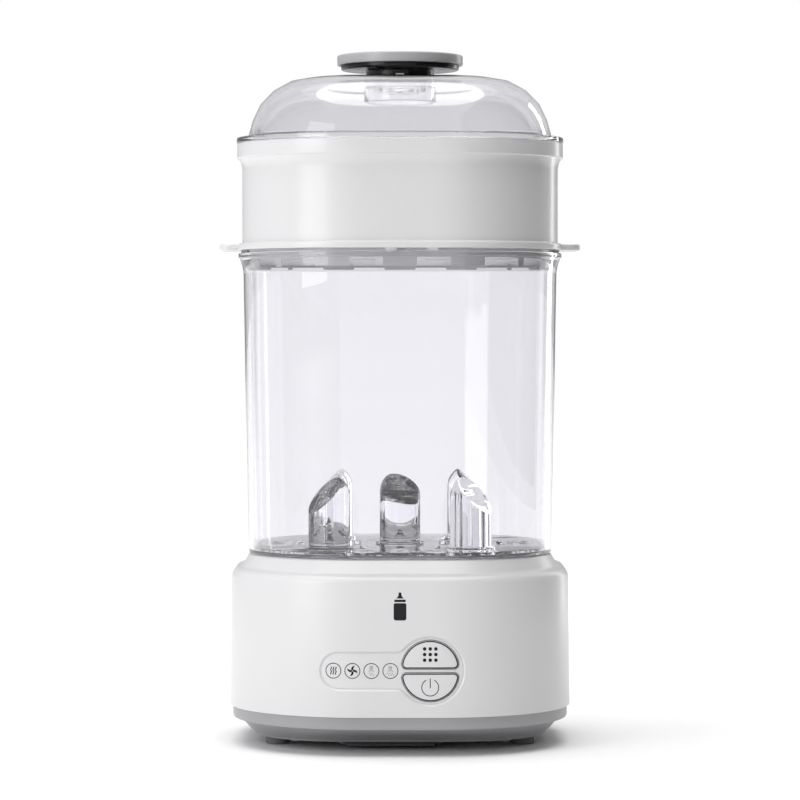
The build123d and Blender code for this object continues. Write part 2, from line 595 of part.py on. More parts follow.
def filter_cover():
    """Sliding intake grille under the filter, with a lip to pull it forward."""
    back_y = COVER_FRONT + COVER_LENGTH
    top_z = TUB_Z - SKIN_GAP
    body = block(COVER_LOW_X, COVER_HIGH_X, COVER_FRONT, back_y, COVER_Z, top_z)
    body += block(COVER_LOW_X - TONGUE, COVER_HIGH_X + TONGUE, COVER_FRONT + 6, back_y,
                  COVER_Z + 1.0 + SKIN_GAP, top_z)
    body -= block(COVER_LOW_X - 1, COVER_HIGH_X + 1, COVER_FRONT, COVER_FRONT + 1.2,
                  COVER_Z + 1.4, top_z)
    for i in range(9):
        y = COVER_FRONT + 8 + 4.2 * i
        body -= block(FAN_X - FILTER_HALF + 3, FAN_X + FILTER_HALF - 3, y, y + 2.0, COVER_Z, top_z)
    return body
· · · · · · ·
**Do this:**
Each line above must be printed exactly as it appears.

**Written solution:**
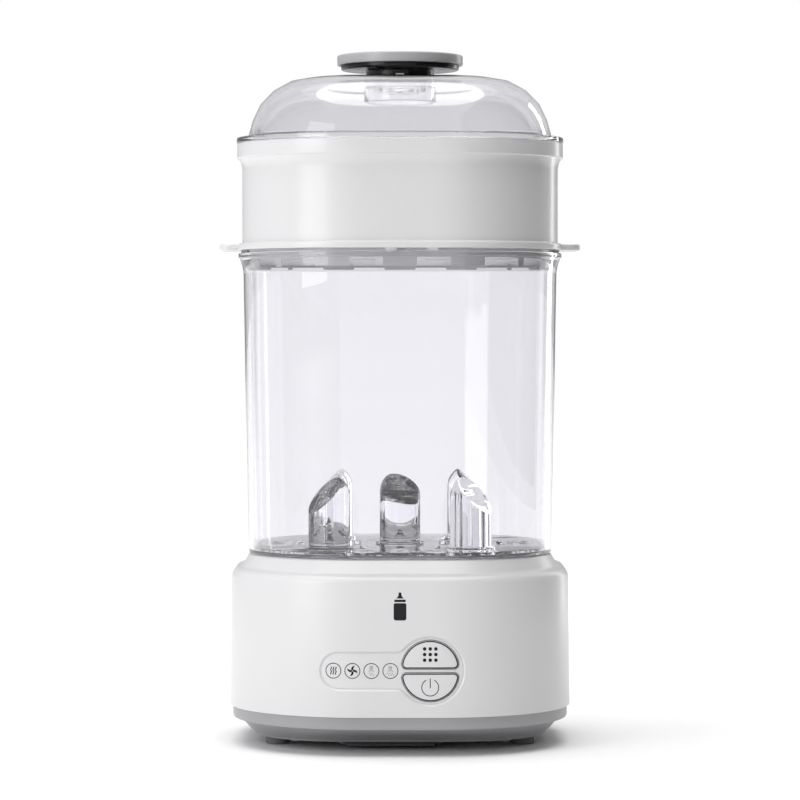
The build123d and Blender code for this object continues. Write part 2, from line 595 of part.py on. More parts follow.
def filter_cover():
    """Sliding intake grille under the filter, with a lip to pull it forward."""
    back_y = COVER_FRONT + COVER_LENGTH
    top_z = TUB_Z - SKIN_GAP
    body = block(COVER_LOW_X, COVER_HIGH_X, COVER_FRONT, back_y, COVER_Z, top_z)
    body += block(COVER_LOW_X - TONGUE, COVER_HIGH_X + TONGUE, COVER_FRONT + 6, back_y,
                  COVER_Z + 1.0 + SKIN_GAP, top_z)
    body -= block(COVER_LOW_X - 1, COVER_HIGH_X + 1, COVER_FRONT, COVER_FRONT + 1.2,
                  COVER_Z + 1.4, top_z)
    for i in range(9):
        y = COVER_FRONT + 8 + 4.2 * i
        body -= block(FAN_X - FILTER_HALF + 3, FAN_X + FILTER_HALF - 3, y, y + 2.0, COVER_Z, top_z)
    return body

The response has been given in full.